The starting point is that all payments relating to employment are taxable and subject to National Insurance Contributions as employment income under Section 6 of the Income Tax (Earnings and Pensions) Act 2003. Typical examples of fully taxable employment income are:
- Salary payments
- Contractual bonuses and commission payments
- Holiday pay
- Payments in lieu of notice
- Consideration for restrictive covenants
However, compensation for unfair dismissal, discrimination, redundancy or other statutory claims are viewed as damages. Genuine compensatory payments paid on termination benefit from an exemption that the first £30,000 of such a payment is not chargeable to Income Tax or National Insurance. Income Tax will be payable on the balance (if any) over £30,000.
Who pays for my legal advice?
You must obtain legal advice before signing a settlement agreement. There is no legal requirement for the employer to pay your legal fees in taking advice on a Settlement Agreement and therefore you are primarily liable for all fees. However, in practice employers will normally contribute towards some or all of the legal costs. It is often possible for us to negotiate an increase in the contribution so that there is no cost to you at all.
We will always ensure you authorise additional costs before they are incurred and keep you informed if costs are likely to exceed the estimate we have given.
Please see our Guide on Settlement Agreements for more details.
What our client’s say:
“I would absolutely recommend Geoffrey Leaver Solicitors to anyone seeking Employment Law advice, their professionalism is excellent and they are very efficient and appreciated all their advice.” AM, Settlement Agreement.

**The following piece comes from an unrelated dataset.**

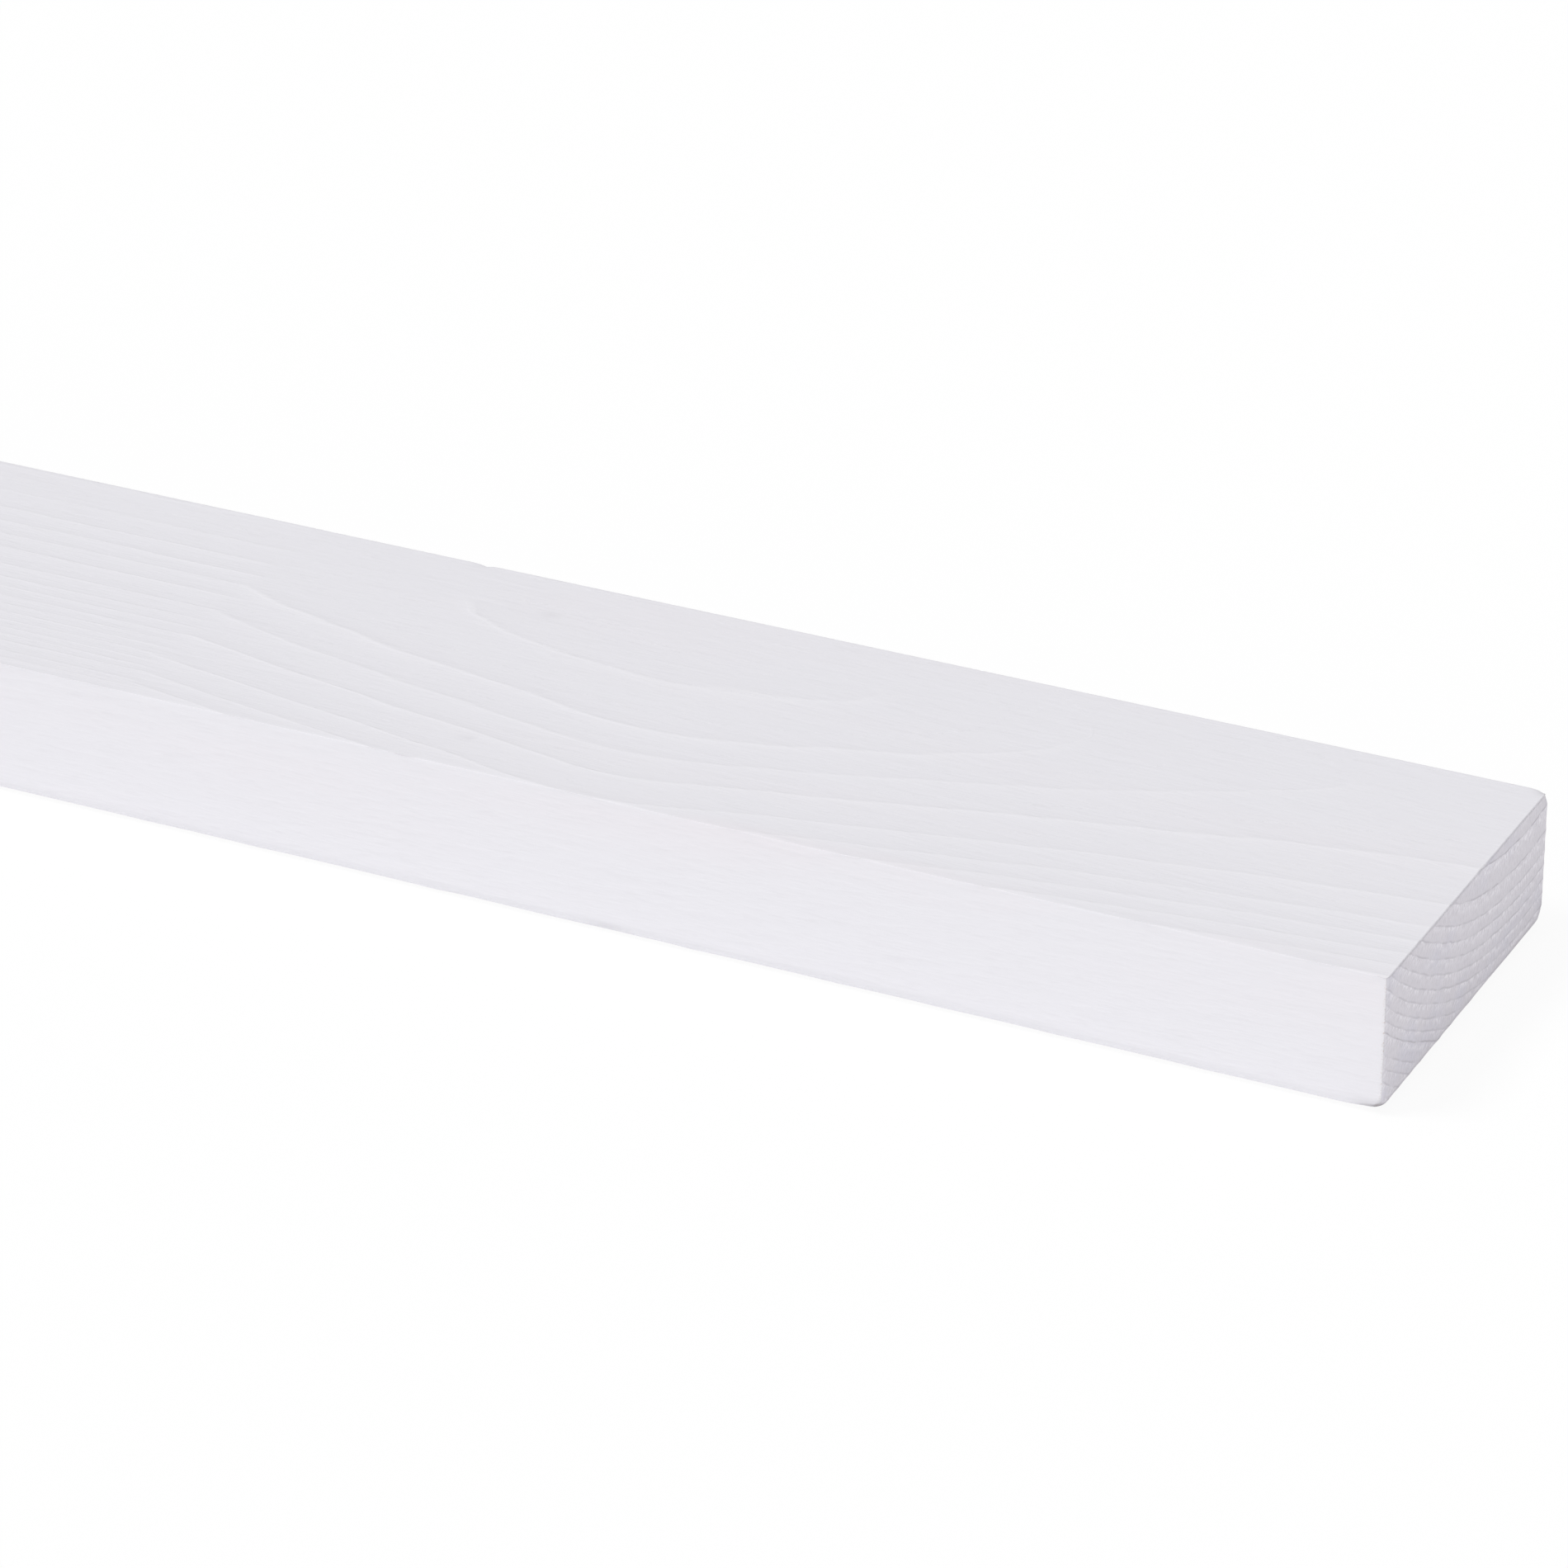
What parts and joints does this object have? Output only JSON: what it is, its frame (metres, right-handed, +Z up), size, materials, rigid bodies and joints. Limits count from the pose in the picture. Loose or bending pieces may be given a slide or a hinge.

To see more client testimonials please click here
The Employment Team
Stuart Snelson Partner
Employment 01908 689318Stuart is Head of the Employment Department and has over 20 years’ experience advising on all aspects of employment and pensions law. His partner led service provides practical and commercially focused advice to a wide range of local, national and international clients on the whole range of work related matters.
Paula Stuart Partner
Employment 01908 689345Paula has over 20 years’ experience practising employment law and provides clear and practical advice to all clients in all aspects of employment matters. Paula also delivers bespoke seminars to clients to meet their specific training needs. Recent courses include ‘The Essentials of Employment Law’ and ‘Best Practice when Managing Redundancies’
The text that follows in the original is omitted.